In other words, the EU target for 2030 can be achieved only by increasing yearly sales of EVs by 5,500%! This is without considering the cost of increasing electricity production in order to power all those cars.
In fact, assuming a yearly consumption of 3,285 kWh per EV on average, calculated on approximately 15,000 km travelled, Germany should produce an additional 11-12 TWh of electricity per year. Assuming that it comes from “renewables,” as the EU proposes, it should build approximately 1600-1700 giant windmills each and every year for the next ten years.
However, the German and the European electrical grid is already so dependent on so-called “renewables,” that it has become highly unstable, already occasionally coming very close to total collapse (see “March into ‘Renewables’ Threatens Europe’s Electricity Supply” in this issue). Adding new, huge capacity to the grid only from renewables as the EU Commission wants, will make the grid even more unstable and will end in a catastrophe.
Green Transition Is Indeed a Very Brown One
Although EVs are a central element of the Green transition, in reality their means of production are not green at all. In order to match the energy stored in a conventional car having about 40 liters (10.5 gallons) of gasoline, an EV needs a battery that weighs at least half a ton. The production of such batteries is extremely energy intensive, and includes the mining and processing of huge amounts of copper, aluminum, and lithium.
The materials consumption for a full electric conversion of the car fleet of a country such as England would amount to twice the annual global production of cobalt, three quarters of the world’s production of lithium carbonate, more than half the world’s production of copper, and nearly the entire world annual production of neodymium, according to Michael Kelly.

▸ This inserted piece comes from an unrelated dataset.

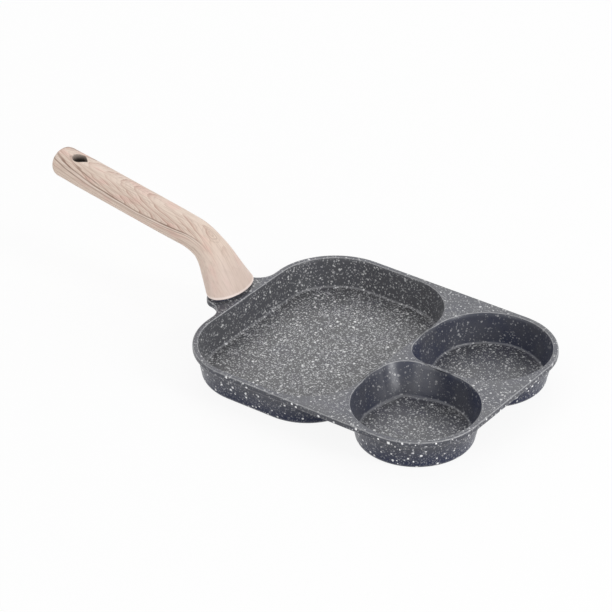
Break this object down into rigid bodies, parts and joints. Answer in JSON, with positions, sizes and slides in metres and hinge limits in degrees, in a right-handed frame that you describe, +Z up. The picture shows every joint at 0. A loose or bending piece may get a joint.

If we consider a full electric conversion by 2050 of the car fleet of all EU member states, with their 260 million cars, as planned by the EU Commission, the numbers look even more staggering. It would require in total the following multiples of current annual world production: for cobalt, 17 times; for lithium, 6 times; for copper, more than 4 times; and 8 times the entire world production of neodymium. In addition, about a tenth of these amounts would be needed annually for replacement parts.
The pollution produced by mining and processing such an amount of materials would be gigantic. Additionally, there would be the need to double electric generating capacity and the capacity of electric transmission grids, as well as a new system of charging stations for all cars and trucks at home or at work.
Production of electric engines requires the rare earth mineral neodymium. Currently, due to environmental concerns (mainly raised by the green movement), there is almost no mining of neodymium in the West, and China is the main world producer.
We have seen above the giant increase of electricity production required to fuel EVs. Now consider the power needed to fulfill the above list of materials. The green idea in the West, to go fully electric and at the same time reject energy-intensive primary power sources like nuclear and fusion, guarantees that the energy-intensive aspects of EV production will never take place in the West (China has a 75% market share in lithium batteries) and that its economies will die fast, like East Bloc economies in the post-1988 period.
Decarbonization of mobility would also cost several hundred thousand jobs in Germany, warned a National Platform for Mobility (NPM) report in January 2020. The NPM is a working group at the German Environment Ministry chaired by the head of the IG Metall metalworkers’ union Jörg Hoffmann.
In fact, even were a successful transition to E-mobility possible, only a tiny number of jobs can be absorbed by the new production mode. This is because of the large number of components of combustion engines (ca. 1200) which are going to be replaced by one battery.
Based on the NPM estimates for Germany of up to 410,000 jobs lost in an “extreme scenario,” the estimates for the EU as a whole are for the loss of 1.5 million jobs in the automotive sector alone. The NPM is not against decarbonization in principle, but calls for a less harsh transition and for exploring alternatives to E-autos, such as hydrogen and synthetic fuels to replace internal combustion engines.
Massive unemployment means a massive drop in family incomes and a consequent drop in consumption, depressing the domestic market. Companies’ turnover will drop, forcing new layoffs. Government revenues will also drop, as a result of less income tax, and VAT and corporate taxes.
Luckily, some governments in the EU are waking up to the insanity of the Green Transition. The EU Commission was supposed to publish its “Taxonomy” rules on January 1, but it had to postpone it due to opposition from ten member states. The word “taxonomy” has nothing to do with taxes (at least not directly) but comes from Greek and means “classification.” In the intentions of the EU Commission, it should be a classification of products and activities according to their CO2 footprint, and should provide the basis for subsidizing or penalizing such products and activities in order to favor the Green Transition.
But last December, Bulgaria, Croatia, Cyprus, Czechia, Greece, Hungary, Malta, Poland, Romania, and Slovakia signed a document objecting to the exclusion of natural gas from the list of “transition fuels” and calling for “the possibility of using hydrogen from various energy sources.”
Facing a possible veto, the EU Commission backed down, and the above demands were included in the EU Council summit of December 10-11. But “the Commission’s woes with the green finance taxonomy did not stop at gas or the ten signatories of the paper,” Euractiv reports. “Almost every EU country or interest group had issues with the draft delegated act, according to a well-positioned source in the European Parliament who keeps a close eye on the dossier.”
The European Commission is now busy reworking its proposal and will present an updated draft to EU national representatives during a meeting of the EU member states’ expert group (MSEG) on sustainable finance, scheduled for January 26. After that, EU member states can either accept the draft or reject it en bloc.